### Set problem
Copy every line of the data that includes the string "scene".

Begin Given information

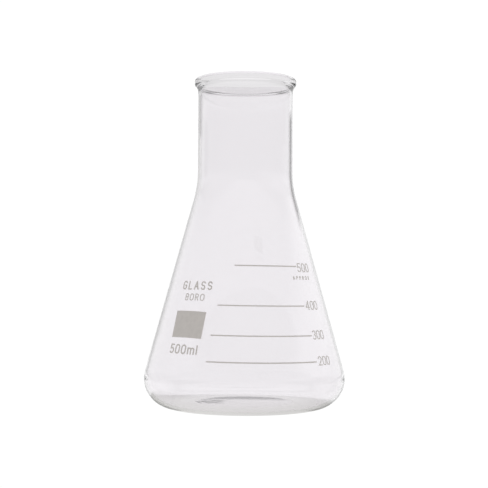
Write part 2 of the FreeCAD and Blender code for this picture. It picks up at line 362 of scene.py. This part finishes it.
# Brightness of the room by direction, in degrees from straight behind the flask, positive
# to the right. Three rows serve for light that comes in nearly level, from higher up and from
# high up. The room turns from one row into the next between two sines of that height.
LEVEL_ROOM = [
    (-180, 0.45), (-100, 0.34), (-78, 0.45), (-65, 0.66), (-55, 0.86), (-40, 0.90), (-31, 0.88),
    (-27, 0.78), (-21, 0.66), (-17, 0.72), (-13, PAPER), (13, PAPER), (18, 0.88), (23, 0.84),
    (29, 0.98), (36, 1.05), (50, 0.95), (75, 0.75), (100, 0.60), (180, 0.45),
]
RAISED_ROOM = [
    (-180, 0.60), (-100, 0.66), (-65, 0.72), (-45, 0.90), (-33, 0.92), (-27, 0.80), (-21, 0.74),
    (-17, 0.78), (-13, PAPER), (13, PAPER), (18, 0.88), (23, 0.84), (29, 0.98), (36, 1.08),
    (60, 1.10), (100, 1.00), (130, 0.75), (180, 0.60),
]
UPPER_ROOM = [
    (-180, 0.60), (-110, 0.55), (-65, 0.55), (-45, 0.95), (45, 0.95), (65, 0.55), (110, 0.55),
    (180, 0.60),
]
RAISED_FROM = (0.13, 0.19)
UPPER_FROM = (0.32, 0.44)
# The ceiling's brightness, and where the room turns into it
CEILING = 0.40
CEILING_FROM = (0.56, 0.68)
# Two small grey cards out of view behind the neck, which darken its edges: how far they stand
# from those edges, and for each the x of its edge, its two ends in degrees as above, its lower
# and upper edge, and its brightness. Then how much of a card covers what is behind it, along
# it and up it.
CARD_DISTANCE = 0.15
CARDS = {
    "right_card": (NECK_RADIUS, (18, 52), (0.126, 0.181), 0.36),
    "left_card": (-NECK_RADIUS, (-20, -60), (0.160, 0.194), 0.55),
}
CARD_ALONG = [(0, 0), (0.35, 0.75), (0.5, 1), (0.7, 1), (0.85, 0.5), (1, 0)]
CARD_UPWARD = [(0, 0), (0.15, 1), (0.85, 1), (1, 0)]
# A ring of grey film round the rim, painted shade that darkens the rim as the glass shows it: its
# distance from the axis, its lower and upper edge, and the share of light it lets through
FILM_RADIUS = 0.030
FILM_HEIGHTS = (0.172, 0.200)
FILM_SHARE = 0.86
CURVE_STEPS = 96

LAMP_SIZE = 1.8
LAMP_POWER = 6
LAMP_HEIGHT = 1.2


def studio_material(name):
    """A material with no shader yet, for things that glow or filter light."""
    material, nodes, links, shader = new_material(name)
    nodes.remove(shader)
    return material, nodes, links, nodes["Material Output"].inputs["Surface"]


def hide_from_camera(piece):
    """Keep a helper out of the camera's own view, so that it shows through the glass only."""
    piece.visible_camera = False
    piece.visible_shadow = False


def grey_ramp(nodes, stops):
    """A ramp of grey levels, from (position, level) pairs."""
    ramp = nodes.new("ShaderNodeValToRGB")
    while len(ramp.color_ramp.elements) < len(stops):
        ramp.color_ramp.elements.new(0.5)
    for element, (position, level) in zip(ramp.color_ramp.elements, stops):
        element.position = position
        element.color = (level, level, level, 1)
    return ramp


def room_ramp(nodes, room):
    return grey_ramp(nodes, [(0.5 + degrees / 360, level) for degrees, level in room])


def make_floor():
    """Plain pale floor that glows with painted light, white where the flask stands and greyer far
    off to the sides.
    """
    mesh = bpy.data.meshes.new("studio_floor")
    edge = HALF_FLOOR
    mesh.from_pydata([(-edge, -edge, 0), (edge, -edge, 0), (edge, edge, 0), (-edge, edge, 0)],
                     [], [(0, 1, 2, 3)])
    floor = place_mesh("studio_floor", mesh)
    material, nodes, links, surface = studio_material("paper_painted_light")
    # painted light: the floor glows, white in a strip round the flask and greyer off to the sides
    glow = nodes.new("ShaderNodeEmission")
    place = nodes.new("ShaderNodeTexCoord")
    split = nodes.new("ShaderNodeSeparateXYZ")
    links.new(place.outputs["Object"], split.inputs["Vector"])
    aside = math_node(nodes, links, "ABSOLUTE", split.outputs["X"])
    depth = math_node(nodes, links, "ABSOLUTE", split.outputs["Y"])
    spread = math_node(nodes, links, "MULTIPLY_ADD", depth, STRIP_SPREAD, STRIP_WIDTH)
    across = math_node(nodes, links, "DIVIDE", aside, spread)
    ramp = grey_ramp(nodes, FLOOR_PAINTED_LIGHT)
    half = math_node(nodes, links, "MULTIPLY", across, 0.5)
    links.new(half, ramp.inputs["Fac"])
    links.new(ramp.outputs["Color"], glow.inputs["Color"])
    links.new(glow.outputs["Emission"], surface)
    mesh.materials.append(material)


def make_foot_shade():
    """The shade that the flask casts on the paper, as the glass shows it."""
    reach = FOOT_SHADE[-1][0]
    turns = [2 * math.pi * i / CURVE_STEPS for i in range(CURVE_STEPS)]
    ring = [(reach * math.cos(turn), reach * math.sin(turn), 0) for turn in turns]
    mesh = bpy.data.meshes.new("foot_shade")
    mesh.from_pydata(ring, [], [tuple(range(CURVE_STEPS))])
    shade = place_mesh("foot_shade", mesh)
    shade.location = SHADE_PLACE
    shade.scale = (SHADE_STRETCH, 1, 1)
    material, nodes, links, surface = studio_material("foot_shade")
    place = nodes.new("ShaderNodeTexCoord")
    distance = nodes.new("ShaderNodeVectorMath")
    distance.operation = "LENGTH"
    links.new(place.outputs["Object"], distance.inputs[0])
    outward = math_node(nodes, links, "DIVIDE", distance.outputs["Value"], reach)
    tone = grey_ramp(nodes, [(r / reach, level) for r, level in FOOT_SHADE])
    links.new(outward, tone.inputs["Fac"])
    fade = share(nodes, links, distance.outputs["Value"], *SHADE_FADE)
    tinted = nodes.new("ShaderNodeVectorMath")
    tinted.operation = "MULTIPLY"
    tinted.inputs[1].default_value = SHADE_TINT
    glow = nodes.new("ShaderNodeEmission")
    clear = nodes.new("ShaderNodeBsdfTransparent")
    mix = nodes.new("ShaderNodeMixShader")
    links.new(tone.outputs["Color"], tinted.inputs[0])
    links.new(tinted.outputs["Vector"], glow.inputs["Color"])
    links.new(fade, mix.inputs["Fac"])
    links.new(glow.outputs["Emission"], mix.inputs[1])
    links.new(clear.outputs["BSDF"], mix.inputs[2])
    links.new(mix.outputs["Shader"], surface)
    mesh.materials.append(material)
    hide_from_camera(shade)


def make_sky():
    """Room that is white behind the flask, greyer to its sides and darkest overhead."""
    world = bpy.data.worlds.new("studio")
    world.use_nodes = True
    nodes = world.node_tree.nodes
    links = world.node_tree.links
    place = nodes.new("ShaderNodeTexCoord")
    split = nodes.new("ShaderNodeSeparateXYZ")
    links.new(place.outputs["Generated"], split.inputs["Vector"])
    turn = math_node(nodes, links, "ARCTAN2", split.outputs["X"], split.outputs["Y"])
    around = math_node(nodes, links, "MULTIPLY_ADD", turn, 1 / (2 * math.pi), 0.5)
    level = room_ramp(nodes, LEVEL_ROOM)
    raised = room_ramp(nodes, RAISED_ROOM)
    links.new(around, level.inputs["Fac"])
    links.new(around, raised.inputs["Fac"])
    high = share(nodes, links, split.outputs["Z"], *RAISED_FROM)
    room = blend_colors(nodes, links, high, level.outputs["Color"], raised.outputs["Color"])
    upper = room_ramp(nodes, UPPER_ROOM)
    links.new(around, upper.inputs["Fac"])
    steep = share(nodes, links, split.outputs["Z"], *UPPER_FROM)
    walls = blend_colors(nodes, links, steep, room, upper.outputs["Color"])
    overhead = share(nodes, links, split.outputs["Z"], *CEILING_FROM)
    ceiling = nodes.new("ShaderNodeRGB")
    ceiling.outputs["Color"].default_value = (CEILING, CEILING, CEILING, 1)
    whole = blend_colors(nodes, links, overhead, walls, ceiling.outputs["Color"])
    links.new(whole, nodes["Background"].inputs["Color"])
    bpy.context.scene.world = world


def curved_strip(name, middle, radius, turns, heights):
    """Upright strip curved round the vertical line at x = middle, hidden from the camera.

    turns are its two ends, in degrees from straight behind, positive to the right. Its UV map
    runs from 0 to 1 along the strip and from its lower to its upper edge.
    """
    vertices = []
    for i in range(CURVE_STEPS + 1):
        turn = math.radians(turns[0] + (turns[1] - turns[0]) * i / CURVE_STEPS)
        for height in heights:
            vertices.append((middle + radius * math.sin(turn), radius * math.cos(turn), height))
    faces = [(2 * i, 2 * i + 2, 2 * i + 3, 2 * i + 1) for i in range(CURVE_STEPS)]
    mesh = bpy.data.meshes.new(name)
    mesh.from_pydata(vertices, [], faces)
    spread = mesh.uv_layers.new(name="spread")
    for loop in mesh.loops:
        column, row = divmod(loop.vertex_index, 2)
        spread.data[loop.index].uv = (column / CURVE_STEPS, row)
    hide_from_camera(place_mesh(name, mesh))
    return mesh


def make_card(name, middle, turns, heights, brightness):
    """Grey card beside the neck, with soft edges."""
    mesh = curved_strip(name, middle, CARD_DISTANCE, turns, heights)
    material, nodes, links, surface = studio_material(name)
    place = nodes.new("ShaderNodeUVMap")
    split = nodes.new("ShaderNodeSeparateXYZ")
    along = grey_ramp(nodes, CARD_ALONG)
    upward = grey_ramp(nodes, CARD_UPWARD)
    links.new(place.outputs["UV"], split.inputs["Vector"])
    links.new(split.outputs["X"], along.inputs["Fac"])
    links.new(split.outputs["Y"], upward.inputs["Fac"])
    cover = math_node(nodes, links, "MULTIPLY", along.outputs["Color"], upward.outputs["Color"])
    clear = nodes.new("ShaderNodeBsdfTransparent")
    grey = nodes.new("ShaderNodeEmission")
    grey.inputs["Color"].default_value = (brightness, brightness, brightness, 1)
    mix = nodes.new("ShaderNodeMixShader")
    links.new(cover, mix.inputs["Fac"])
    links.new(clear.outputs["BSDF"], mix.inputs[1])
    links.new(grey.outputs["Emission"], mix.inputs[2])
    links.new(mix.outputs["Shader"], surface)
    mesh.materials.append(material)


def make_rim_shade_film():
    """Ring of grey film round the rim: painted shade, which darkens the rim as the glass shows it.
    """
    mesh = curved_strip("rim_shade_film", 0, FILM_RADIUS, (-180, 180), FILM_HEIGHTS)
    material, nodes, links, surface = studio_material("rim_shade_film")
    # painted shade: the grey film darkens what the glass shows through it round the rim
    clear = nodes.new("ShaderNodeBsdfTransparent")
    clear.inputs["Color"].default_value = (FILM_SHARE, FILM_SHARE, FILM_SHARE, 1)
    links.new(clear.outputs["BSDF"], surface)
    mesh.materials.append(material)


def make_overhead_light():
    lamp = bpy.data.lights.new("overhead_softbox", "AREA")
    lamp.shape = "SQUARE"
    lamp.size = LAMP_SIZE
    lamp.energy = LAMP_POWER
    light = bpy.data.objects.new("overhead_softbox", lamp)
    light.location = (0, 0, LAMP_HEIGHT)
    bpy.context.scene.collection.objects.link(light)


def make_camera():
    distance = 0.600
    eye = 0.0710
    aside = -0.0004
    pitch = math.radians(1.5)
    roll = math.radians(-0.24)
    camera = bpy.data.cameras.new("camera")
    camera.sensor_width = 36
    camera.lens = 82.84
    camera.clip_start = 0.01
    view = bpy.data.objects.new("camera", camera)
    view.location = (aside, -distance, eye)
    view.rotation_euler = (QUARTER + pitch, roll, 0)
    bpy.context.scene.collection.objects.link(view)
    bpy.context.scene.camera = view


make_vessel()
coat_marks()
make_floor()
make_foot_shade()
make_sky()
for name, sizes in CARDS.items():
    make_card(name, *sizes)
make_rim_shade_film()
make_overhead_light()
make_camera()
bpy.context.scene.view_settings.view_transform = "Standard"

End Given information

### Answer to the exercise
Write part 2 of the FreeCAD and Blender code for this picture. It picks up at line 362 of scene.py. This part finishes it.
    bpy.context.scene.world = world
    bpy.context.scene.collection.objects.link(light)
    bpy.context.scene.collection.objects.link(view)
    bpy.context.scene.camera = view
bpy.context.scene.view_settings.view_transform = "Standard"